Exercise requirements >>
Output all lines exactly.

Data >>
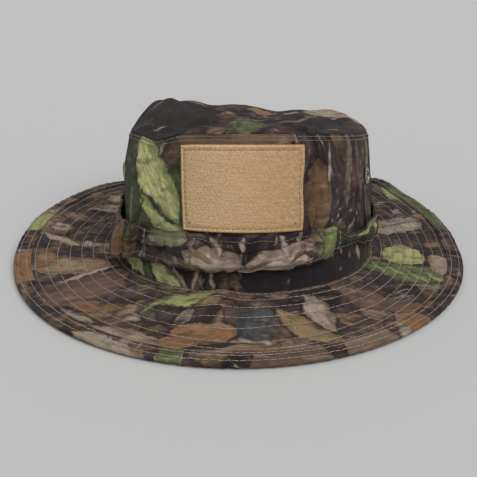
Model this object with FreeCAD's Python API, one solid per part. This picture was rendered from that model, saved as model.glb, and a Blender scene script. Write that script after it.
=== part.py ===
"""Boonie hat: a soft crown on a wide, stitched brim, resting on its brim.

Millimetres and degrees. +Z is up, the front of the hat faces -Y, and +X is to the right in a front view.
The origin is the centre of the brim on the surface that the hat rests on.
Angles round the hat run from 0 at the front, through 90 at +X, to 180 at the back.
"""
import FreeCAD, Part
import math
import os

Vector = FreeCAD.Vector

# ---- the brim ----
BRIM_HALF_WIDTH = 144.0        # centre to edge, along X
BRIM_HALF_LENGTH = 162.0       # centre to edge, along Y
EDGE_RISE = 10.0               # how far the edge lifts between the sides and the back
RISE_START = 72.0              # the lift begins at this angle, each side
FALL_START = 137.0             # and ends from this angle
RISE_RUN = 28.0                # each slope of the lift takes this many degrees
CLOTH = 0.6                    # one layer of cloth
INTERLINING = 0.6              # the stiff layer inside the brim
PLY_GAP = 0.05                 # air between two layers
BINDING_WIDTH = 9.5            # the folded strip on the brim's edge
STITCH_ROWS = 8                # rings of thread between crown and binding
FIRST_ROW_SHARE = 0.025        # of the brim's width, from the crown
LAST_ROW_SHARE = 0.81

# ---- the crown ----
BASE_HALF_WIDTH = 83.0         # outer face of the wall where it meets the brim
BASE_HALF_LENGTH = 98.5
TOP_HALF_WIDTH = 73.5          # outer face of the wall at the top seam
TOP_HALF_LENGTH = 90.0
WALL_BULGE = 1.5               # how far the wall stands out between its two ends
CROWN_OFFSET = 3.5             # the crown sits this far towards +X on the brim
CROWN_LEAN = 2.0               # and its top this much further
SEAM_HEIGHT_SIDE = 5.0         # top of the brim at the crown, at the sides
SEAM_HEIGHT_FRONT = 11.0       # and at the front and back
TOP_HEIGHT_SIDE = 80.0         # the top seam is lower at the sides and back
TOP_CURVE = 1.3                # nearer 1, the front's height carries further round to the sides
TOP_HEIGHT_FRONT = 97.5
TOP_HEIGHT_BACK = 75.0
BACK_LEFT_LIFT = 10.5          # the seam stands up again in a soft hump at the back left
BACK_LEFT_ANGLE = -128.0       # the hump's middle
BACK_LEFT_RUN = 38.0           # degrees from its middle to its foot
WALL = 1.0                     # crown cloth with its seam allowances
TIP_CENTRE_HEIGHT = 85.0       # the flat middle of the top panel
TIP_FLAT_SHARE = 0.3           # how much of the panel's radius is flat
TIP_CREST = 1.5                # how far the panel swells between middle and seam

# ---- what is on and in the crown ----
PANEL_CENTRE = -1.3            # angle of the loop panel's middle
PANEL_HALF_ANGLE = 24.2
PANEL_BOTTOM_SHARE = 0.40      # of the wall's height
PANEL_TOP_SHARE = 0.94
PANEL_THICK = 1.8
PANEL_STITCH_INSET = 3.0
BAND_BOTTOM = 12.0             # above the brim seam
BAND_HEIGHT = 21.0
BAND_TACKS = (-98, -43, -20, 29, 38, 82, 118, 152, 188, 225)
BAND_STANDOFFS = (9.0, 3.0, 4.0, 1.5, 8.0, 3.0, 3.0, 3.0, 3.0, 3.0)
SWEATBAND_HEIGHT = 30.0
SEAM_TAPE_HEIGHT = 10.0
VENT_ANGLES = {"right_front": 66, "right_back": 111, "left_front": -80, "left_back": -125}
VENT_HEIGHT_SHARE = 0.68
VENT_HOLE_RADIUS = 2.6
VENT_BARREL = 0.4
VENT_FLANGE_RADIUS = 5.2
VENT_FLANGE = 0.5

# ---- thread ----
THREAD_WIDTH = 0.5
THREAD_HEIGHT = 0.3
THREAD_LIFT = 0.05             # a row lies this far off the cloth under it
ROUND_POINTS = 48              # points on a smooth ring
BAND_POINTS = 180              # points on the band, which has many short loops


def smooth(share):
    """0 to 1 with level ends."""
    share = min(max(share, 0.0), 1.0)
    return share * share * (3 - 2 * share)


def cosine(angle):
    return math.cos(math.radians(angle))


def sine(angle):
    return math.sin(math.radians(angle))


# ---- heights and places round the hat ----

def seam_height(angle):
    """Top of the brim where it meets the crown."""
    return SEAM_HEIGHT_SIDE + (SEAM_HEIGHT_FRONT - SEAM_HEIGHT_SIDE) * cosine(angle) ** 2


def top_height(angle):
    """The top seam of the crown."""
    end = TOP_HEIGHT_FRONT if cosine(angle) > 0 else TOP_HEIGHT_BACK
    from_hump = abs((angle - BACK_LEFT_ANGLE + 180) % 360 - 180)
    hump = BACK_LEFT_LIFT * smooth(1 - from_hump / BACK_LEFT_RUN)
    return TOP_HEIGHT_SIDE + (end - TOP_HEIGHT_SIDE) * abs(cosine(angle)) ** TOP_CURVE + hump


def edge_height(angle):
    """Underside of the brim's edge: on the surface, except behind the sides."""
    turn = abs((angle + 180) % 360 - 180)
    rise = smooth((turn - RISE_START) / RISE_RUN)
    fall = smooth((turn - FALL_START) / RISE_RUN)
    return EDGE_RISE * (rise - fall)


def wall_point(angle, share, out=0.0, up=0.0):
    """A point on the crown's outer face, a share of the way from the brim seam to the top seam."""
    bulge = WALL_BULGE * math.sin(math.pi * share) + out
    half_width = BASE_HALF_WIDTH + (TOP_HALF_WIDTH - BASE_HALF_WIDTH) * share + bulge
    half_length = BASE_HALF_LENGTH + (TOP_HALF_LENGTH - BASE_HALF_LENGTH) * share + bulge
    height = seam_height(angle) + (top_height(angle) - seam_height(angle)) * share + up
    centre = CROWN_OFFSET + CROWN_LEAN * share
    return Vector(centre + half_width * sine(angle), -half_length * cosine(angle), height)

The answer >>
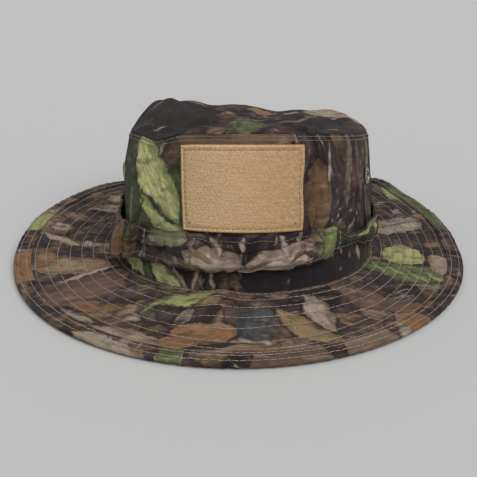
Model this object with FreeCAD's Python API, one solid per part. This picture was rendered from that model, saved as model.glb, and a Blender scene script. Write that script after it.
=== part.py ===
"""Boonie hat: a soft crown on a wide, stitched brim, resting on its brim.

Millimetres and degrees. +Z is up, the front of the hat faces -Y, and +X is to the right in a front view.
The origin is the centre of the brim on the surface that the hat rests on.
Angles round the hat run from 0 at the front, through 90 at +X, to 180 at the back.
"""
import FreeCAD, Part
import math
import os

Vector = FreeCAD.Vector

# ---- the brim ----
BRIM_HALF_WIDTH = 144.0        # centre to edge, along X
BRIM_HALF_LENGTH = 162.0       # centre to edge, along Y
EDGE_RISE = 10.0               # how far the edge lifts between the sides and the back
RISE_START = 72.0              # the lift begins at this angle, each side
FALL_START = 137.0             # and ends from this angle
RISE_RUN = 28.0                # each slope of the lift takes this many degrees
CLOTH = 0.6                    # one layer of cloth
INTERLINING = 0.6              # the stiff layer inside the brim
PLY_GAP = 0.05                 # air between two layers
BINDING_WIDTH = 9.5            # the folded strip on the brim's edge
STITCH_ROWS = 8                # rings of thread between crown and binding
FIRST_ROW_SHARE = 0.025        # of the brim's width, from the crown
LAST_ROW_SHARE = 0.81

# ---- the crown ----
BASE_HALF_WIDTH = 83.0         # outer face of the wall where it meets the brim
BASE_HALF_LENGTH = 98.5
TOP_HALF_WIDTH = 73.5          # outer face of the wall at the top seam
TOP_HALF_LENGTH = 90.0
WALL_BULGE = 1.5               # how far the wall stands out between its two ends
CROWN_OFFSET = 3.5             # the crown sits this far towards +X on the brim
CROWN_LEAN = 2.0               # and its top this much further
SEAM_HEIGHT_SIDE = 5.0         # top of the brim at the crown, at the sides
SEAM_HEIGHT_FRONT = 11.0       # and at the front and back
TOP_HEIGHT_SIDE = 80.0         # the top seam is lower at the sides and back
TOP_CURVE = 1.3                # nearer 1, the front's height carries further round to the sides
TOP_HEIGHT_FRONT = 97.5
TOP_HEIGHT_BACK = 75.0
BACK_LEFT_LIFT = 10.5          # the seam stands up again in a soft hump at the back left
BACK_LEFT_ANGLE = -128.0       # the hump's middle
BACK_LEFT_RUN = 38.0           # degrees from its middle to its foot
WALL = 1.0                     # crown cloth with its seam allowances
TIP_CENTRE_HEIGHT = 85.0       # the flat middle of the top panel
TIP_FLAT_SHARE = 0.3           # how much of the panel's radius is flat
TIP_CREST = 1.5                # how far the panel swells between middle and seam

# ---- what is on and in the crown ----
PANEL_CENTRE = -1.3            # angle of the loop panel's middle
PANEL_HALF_ANGLE = 24.2
PANEL_BOTTOM_SHARE = 0.40      # of the wall's height
PANEL_TOP_SHARE = 0.94
PANEL_THICK = 1.8
PANEL_STITCH_INSET = 3.0
BAND_BOTTOM = 12.0             # above the brim seam
BAND_HEIGHT = 21.0
BAND_TACKS = (-98, -43, -20, 29, 38, 82, 118, 152, 188, 225)
BAND_STANDOFFS = (9.0, 3.0, 4.0, 1.5, 8.0, 3.0, 3.0, 3.0, 3.0, 3.0)
SWEATBAND_HEIGHT = 30.0
SEAM_TAPE_HEIGHT = 10.0
VENT_ANGLES = {"right_front": 66, "right_back": 111, "left_front": -80, "left_back": -125}
VENT_HEIGHT_SHARE = 0.68
VENT_HOLE_RADIUS = 2.6
VENT_BARREL = 0.4
VENT_FLANGE_RADIUS = 5.2
VENT_FLANGE = 0.5

# ---- thread ----
THREAD_WIDTH = 0.5
THREAD_HEIGHT = 0.3
THREAD_LIFT = 0.05             # a row lies this far off the cloth under it
ROUND_POINTS = 48              # points on a smooth ring
BAND_POINTS = 180              # points on the band, which has many short loops


def smooth(share):
    """0 to 1 with level ends."""
    share = min(max(share, 0.0), 1.0)
    return share * share * (3 - 2 * share)


def cosine(angle):
    return math.cos(math.radians(angle))


def sine(angle):
    return math.sin(math.radians(angle))


# ---- heights and places round the hat ----

def seam_height(angle):
    """Top of the brim where it meets the crown."""
    return SEAM_HEIGHT_SIDE + (SEAM_HEIGHT_FRONT - SEAM_HEIGHT_SIDE) * cosine(angle) ** 2


def top_height(angle):
    """The top seam of the crown."""
    end = TOP_HEIGHT_FRONT if cosine(angle) > 0 else TOP_HEIGHT_BACK
    from_hump = abs((angle - BACK_LEFT_ANGLE + 180) % 360 - 180)
    hump = BACK_LEFT_LIFT * smooth(1 - from_hump / BACK_LEFT_RUN)
    return TOP_HEIGHT_SIDE + (end - TOP_HEIGHT_SIDE) * abs(cosine(angle)) ** TOP_CURVE + hump


def edge_height(angle):
    """Underside of the brim's edge: on the surface, except behind the sides."""
    turn = abs((angle + 180) % 360 - 180)
    rise = smooth((turn - RISE_START) / RISE_RUN)
    fall = smooth((turn - FALL_START) / RISE_RUN)
    return EDGE_RISE * (rise - fall)


def wall_point(angle, share, out=0.0, up=0.0):
    """A point on the crown's outer face, a share of the way from the brim seam to the top seam."""
    bulge = WALL_BULGE * math.sin(math.pi * share) + out
    half_width = BASE_HALF_WIDTH + (TOP_HALF_WIDTH - BASE_HALF_WIDTH) * share + bulge
    half_length = BASE_HALF_LENGTH + (TOP_HALF_LENGTH - BASE_HALF_LENGTH) * share + bulge
    height = seam_height(angle) + (top_height(angle) - seam_height(angle)) * share + up
    centre = CROWN_OFFSET + CROWN_LEAN * share
    return Vector(centre + half_width * sine(angle), -half_length * cosine(angle), height)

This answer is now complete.